** start Data records **
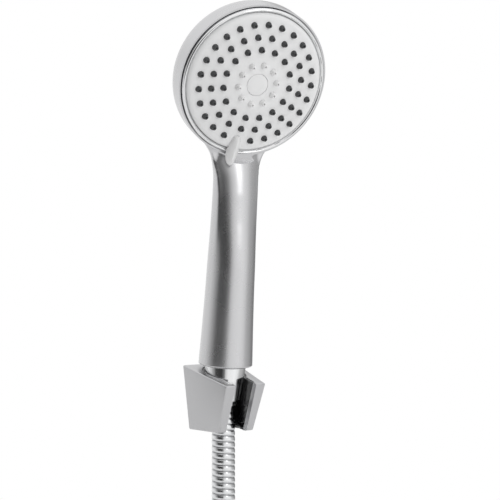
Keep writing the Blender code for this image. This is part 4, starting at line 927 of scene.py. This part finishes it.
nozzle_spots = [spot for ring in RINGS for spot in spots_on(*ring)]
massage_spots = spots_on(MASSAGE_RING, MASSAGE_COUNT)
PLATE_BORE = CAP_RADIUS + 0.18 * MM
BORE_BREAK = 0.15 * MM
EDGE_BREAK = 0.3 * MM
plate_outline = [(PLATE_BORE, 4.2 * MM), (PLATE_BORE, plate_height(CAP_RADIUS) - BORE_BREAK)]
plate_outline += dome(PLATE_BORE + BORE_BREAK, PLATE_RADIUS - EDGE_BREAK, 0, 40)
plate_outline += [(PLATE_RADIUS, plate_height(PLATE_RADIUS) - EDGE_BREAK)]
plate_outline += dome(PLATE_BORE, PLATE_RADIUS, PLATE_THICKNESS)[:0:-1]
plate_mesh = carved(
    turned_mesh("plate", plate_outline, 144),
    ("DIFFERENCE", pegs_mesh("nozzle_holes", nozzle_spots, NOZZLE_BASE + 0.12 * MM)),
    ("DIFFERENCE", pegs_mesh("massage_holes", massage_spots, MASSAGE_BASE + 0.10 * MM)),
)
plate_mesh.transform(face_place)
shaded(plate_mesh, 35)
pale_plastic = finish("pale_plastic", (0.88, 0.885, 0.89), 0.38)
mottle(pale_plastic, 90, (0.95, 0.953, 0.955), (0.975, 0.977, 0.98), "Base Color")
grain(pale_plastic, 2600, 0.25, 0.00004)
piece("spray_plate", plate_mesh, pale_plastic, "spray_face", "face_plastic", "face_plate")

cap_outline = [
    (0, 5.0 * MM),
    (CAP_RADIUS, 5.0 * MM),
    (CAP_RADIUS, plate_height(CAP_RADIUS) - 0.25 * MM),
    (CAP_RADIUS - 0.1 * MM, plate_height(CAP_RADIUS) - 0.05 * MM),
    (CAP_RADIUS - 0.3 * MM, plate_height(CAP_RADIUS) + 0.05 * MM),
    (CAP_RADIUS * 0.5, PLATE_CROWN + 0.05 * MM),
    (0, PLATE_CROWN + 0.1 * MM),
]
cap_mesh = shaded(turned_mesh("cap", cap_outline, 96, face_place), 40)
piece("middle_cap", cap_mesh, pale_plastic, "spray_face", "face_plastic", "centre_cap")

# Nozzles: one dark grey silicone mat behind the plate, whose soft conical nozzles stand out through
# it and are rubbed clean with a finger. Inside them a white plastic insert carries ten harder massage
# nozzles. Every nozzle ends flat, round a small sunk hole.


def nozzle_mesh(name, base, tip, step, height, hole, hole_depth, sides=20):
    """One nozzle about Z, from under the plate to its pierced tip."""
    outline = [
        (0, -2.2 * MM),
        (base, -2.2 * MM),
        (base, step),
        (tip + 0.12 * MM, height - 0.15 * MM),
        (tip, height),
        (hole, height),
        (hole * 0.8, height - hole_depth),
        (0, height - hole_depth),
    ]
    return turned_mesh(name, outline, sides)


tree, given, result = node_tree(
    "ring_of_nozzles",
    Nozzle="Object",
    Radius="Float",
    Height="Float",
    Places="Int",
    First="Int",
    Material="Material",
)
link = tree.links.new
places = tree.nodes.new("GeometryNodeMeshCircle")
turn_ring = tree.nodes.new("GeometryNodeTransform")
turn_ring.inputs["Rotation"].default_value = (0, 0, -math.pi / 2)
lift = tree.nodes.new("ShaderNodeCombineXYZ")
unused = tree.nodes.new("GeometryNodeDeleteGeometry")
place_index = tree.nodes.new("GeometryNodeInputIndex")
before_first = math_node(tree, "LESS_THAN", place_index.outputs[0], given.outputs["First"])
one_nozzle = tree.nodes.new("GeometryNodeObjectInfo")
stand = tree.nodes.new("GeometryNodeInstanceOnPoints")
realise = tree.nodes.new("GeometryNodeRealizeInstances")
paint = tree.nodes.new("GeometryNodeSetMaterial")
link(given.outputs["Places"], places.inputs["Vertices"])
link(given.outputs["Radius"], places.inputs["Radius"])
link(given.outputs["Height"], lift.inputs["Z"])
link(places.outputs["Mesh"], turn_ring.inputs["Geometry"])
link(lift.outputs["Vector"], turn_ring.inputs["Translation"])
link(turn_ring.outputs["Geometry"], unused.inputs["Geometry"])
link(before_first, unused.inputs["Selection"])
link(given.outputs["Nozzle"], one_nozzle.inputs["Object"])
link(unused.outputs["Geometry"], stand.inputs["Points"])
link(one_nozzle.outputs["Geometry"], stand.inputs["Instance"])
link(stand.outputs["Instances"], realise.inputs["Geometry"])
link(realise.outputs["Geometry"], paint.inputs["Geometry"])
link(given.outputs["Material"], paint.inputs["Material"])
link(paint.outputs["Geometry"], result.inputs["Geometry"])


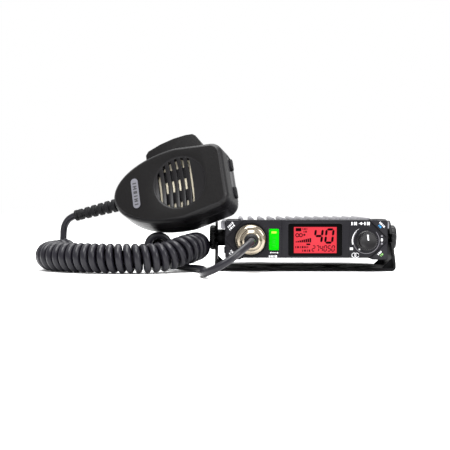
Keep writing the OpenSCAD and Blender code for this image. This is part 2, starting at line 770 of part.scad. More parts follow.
** end Data records **
> [Your task] Make a verbatim copy of every entry shown above.

> [Finished answer]
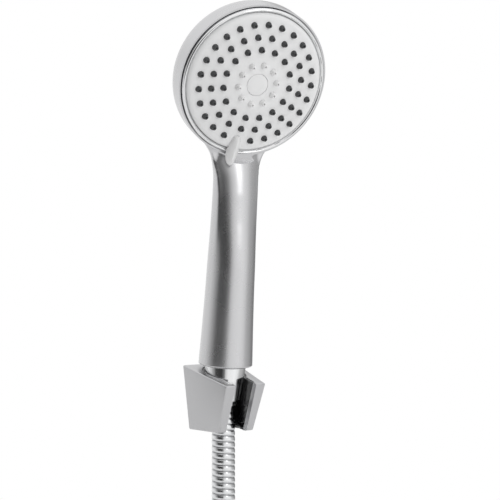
Keep writing the Blender code for this image. This is part 4, starting at line 927 of scene.py. This part finishes it.
nozzle_spots = [spot for ring in RINGS for spot in spots_on(*ring)]
massage_spots = spots_on(MASSAGE_RING, MASSAGE_COUNT)
PLATE_BORE = CAP_RADIUS + 0.18 * MM
BORE_BREAK = 0.15 * MM
EDGE_BREAK = 0.3 * MM
plate_outline = [(PLATE_BORE, 4.2 * MM), (PLATE_BORE, plate_height(CAP_RADIUS) - BORE_BREAK)]
plate_outline += dome(PLATE_BORE + BORE_BREAK, PLATE_RADIUS - EDGE_BREAK, 0, 40)
plate_outline += [(PLATE_RADIUS, plate_height(PLATE_RADIUS) - EDGE_BREAK)]
plate_outline += dome(PLATE_BORE, PLATE_RADIUS, PLATE_THICKNESS)[:0:-1]
plate_mesh = carved(
    turned_mesh("plate", plate_outline, 144),
    ("DIFFERENCE", pegs_mesh("nozzle_holes", nozzle_spots, NOZZLE_BASE + 0.12 * MM)),
    ("DIFFERENCE", pegs_mesh("massage_holes", massage_spots, MASSAGE_BASE + 0.10 * MM)),
)
plate_mesh.transform(face_place)
shaded(plate_mesh, 35)
pale_plastic = finish("pale_plastic", (0.88, 0.885, 0.89), 0.38)
mottle(pale_plastic, 90, (0.95, 0.953, 0.955), (0.975, 0.977, 0.98), "Base Color")
grain(pale_plastic, 2600, 0.25, 0.00004)
piece("spray_plate", plate_mesh, pale_plastic, "spray_face", "face_plastic", "face_plate")

cap_outline = [
    (0, 5.0 * MM),
    (CAP_RADIUS, 5.0 * MM),
    (CAP_RADIUS, plate_height(CAP_RADIUS) - 0.25 * MM),
    (CAP_RADIUS - 0.1 * MM, plate_height(CAP_RADIUS) - 0.05 * MM),
    (CAP_RADIUS - 0.3 * MM, plate_height(CAP_RADIUS) + 0.05 * MM),
    (CAP_RADIUS * 0.5, PLATE_CROWN + 0.05 * MM),
    (0, PLATE_CROWN + 0.1 * MM),
]
cap_mesh = shaded(turned_mesh("cap", cap_outline, 96, face_place), 40)
piece("middle_cap", cap_mesh, pale_plastic, "spray_face", "face_plastic", "centre_cap")

# Nozzles: one dark grey silicone mat behind the plate, whose soft conical nozzles stand out through
# it and are rubbed clean with a finger. Inside them a white plastic insert carries ten harder massage
# nozzles. Every nozzle ends flat, round a small sunk hole.


def nozzle_mesh(name, base, tip, step, height, hole, hole_depth, sides=20):
    """One nozzle about Z, from under the plate to its pierced tip."""
    outline = [
        (0, -2.2 * MM),
        (base, -2.2 * MM),
        (base, step),
        (tip + 0.12 * MM, height - 0.15 * MM),
        (tip, height),
        (hole, height),
        (hole * 0.8, height - hole_depth),
        (0, height - hole_depth),
    ]
    return turned_mesh(name, outline, sides)


tree, given, result = node_tree(
    "ring_of_nozzles",
    Nozzle="Object",
    Radius="Float",
    Height="Float",
    Places="Int",
    First="Int",
    Material="Material",
)
link = tree.links.new
places = tree.nodes.new("GeometryNodeMeshCircle")
turn_ring = tree.nodes.new("GeometryNodeTransform")
turn_ring.inputs["Rotation"].default_value = (0, 0, -math.pi / 2)
lift = tree.nodes.new("ShaderNodeCombineXYZ")
unused = tree.nodes.new("GeometryNodeDeleteGeometry")
place_index = tree.nodes.new("GeometryNodeInputIndex")
before_first = math_node(tree, "LESS_THAN", place_index.outputs[0], given.outputs["First"])
one_nozzle = tree.nodes.new("GeometryNodeObjectInfo")
stand = tree.nodes.new("GeometryNodeInstanceOnPoints")
realise = tree.nodes.new("GeometryNodeRealizeInstances")
paint = tree.nodes.new("GeometryNodeSetMaterial")
link(given.outputs["Places"], places.inputs["Vertices"])
link(given.outputs["Radius"], places.inputs["Radius"])
link(given.outputs["Height"], lift.inputs["Z"])
link(places.outputs["Mesh"], turn_ring.inputs["Geometry"])
link(lift.outputs["Vector"], turn_ring.inputs["Translation"])
link(turn_ring.outputs["Geometry"], unused.inputs["Geometry"])
link(before_first, unused.inputs["Selection"])
link(given.outputs["Nozzle"], one_nozzle.inputs["Object"])
link(unused.outputs["Geometry"], stand.inputs["Points"])
link(one_nozzle.outputs["Geometry"], stand.inputs["Instance"])
link(stand.outputs["Instances"], realise.inputs["Geometry"])
link(realise.outputs["Geometry"], paint.inputs["Geometry"])
link(given.outputs["Material"], paint.inputs["Material"])
link(paint.outputs["Geometry"], result.inputs["Geometry"])


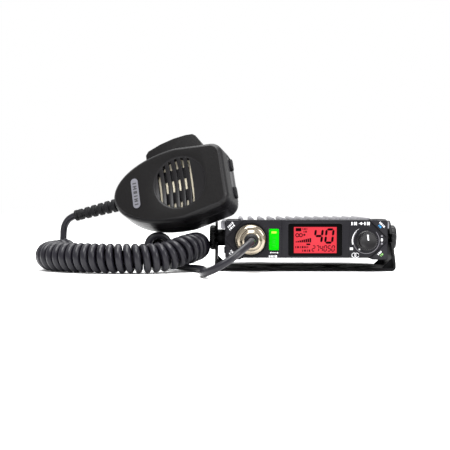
Keep writing the OpenSCAD and Blender code for this image. This is part 2, starting at line 770 of part.scad. More parts follow.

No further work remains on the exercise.